Not much will be found at the site, said Dr. Weinstein, explaining that the soldiers were there over the winter and reused as much as they could.
“The point of archaeology is not just to dig stuff up. We want to leave stuff in place,” she said.
Ms. von Jena agreed. “We excavate to answer the questions we have,” she said.
Dr. Weinstein and her students surveyed the site, determined its boundaries, and that it had archaeological value, Ms. von Jena said. “There was a lot of research and mapping and she did it beautifully.”
The work by Dr. Weinstein and her students “was a huge gift to the town. We couldn’t have afforded this,” Ms. von Jena said, praising the partnership between the university and the town. The site will continue to serve as a field school for the university, Ms. von Jena said.

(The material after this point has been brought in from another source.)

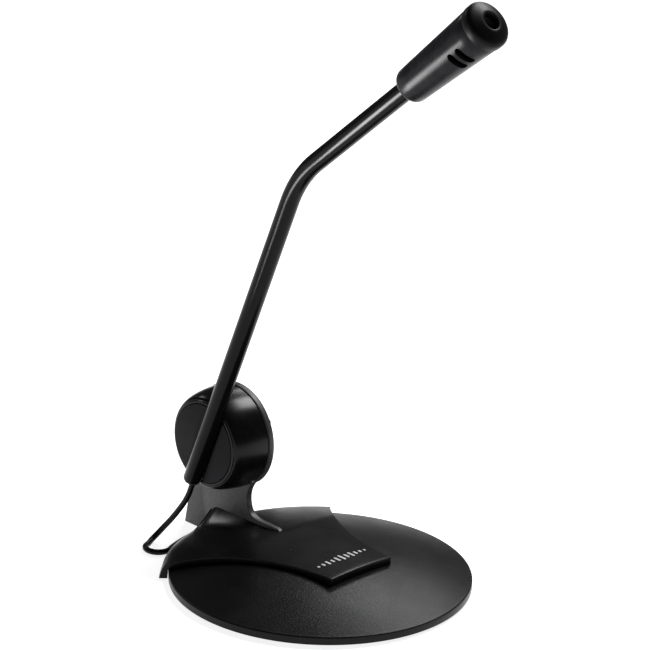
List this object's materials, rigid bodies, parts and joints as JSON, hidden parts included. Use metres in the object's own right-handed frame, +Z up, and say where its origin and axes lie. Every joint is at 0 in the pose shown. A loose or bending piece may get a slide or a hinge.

“They’ll help us going forward with monitoring the site, because we have the existing conditions fully documented,” she said.
To get the Archaeological Preserve designation, said Ms. von Jena, the property needed to be on the State Register of Historic places. This provides some preservation capability, she said. “It makes people aware of the site,” and, she said, any agency that gets state grants or licensing, such as for cell towers or power lines, must have a proposed site evaluated for the impact of such projects.
“It doesn’t unto itself provide any protection from development,” she explained. The Archaeological Preserve designation “gives us teeth and a framework to protect the site,” Ms. von Jena said.
Neighbors can and are encouraged to confront people who are digging at a preserve site, or using metal detectors, to determine if they have a state permit allowing them to be here. “If there is no permit, then people should call the police, who have the right to arrest” those without a permit, she said. There is a maximum five years in prison and a $5,000 fine for violating this statute.
Ms. von Jena said the town and Nature Conservancy will have to work out a plan for this newest Archaeological Preserve and post the property as such.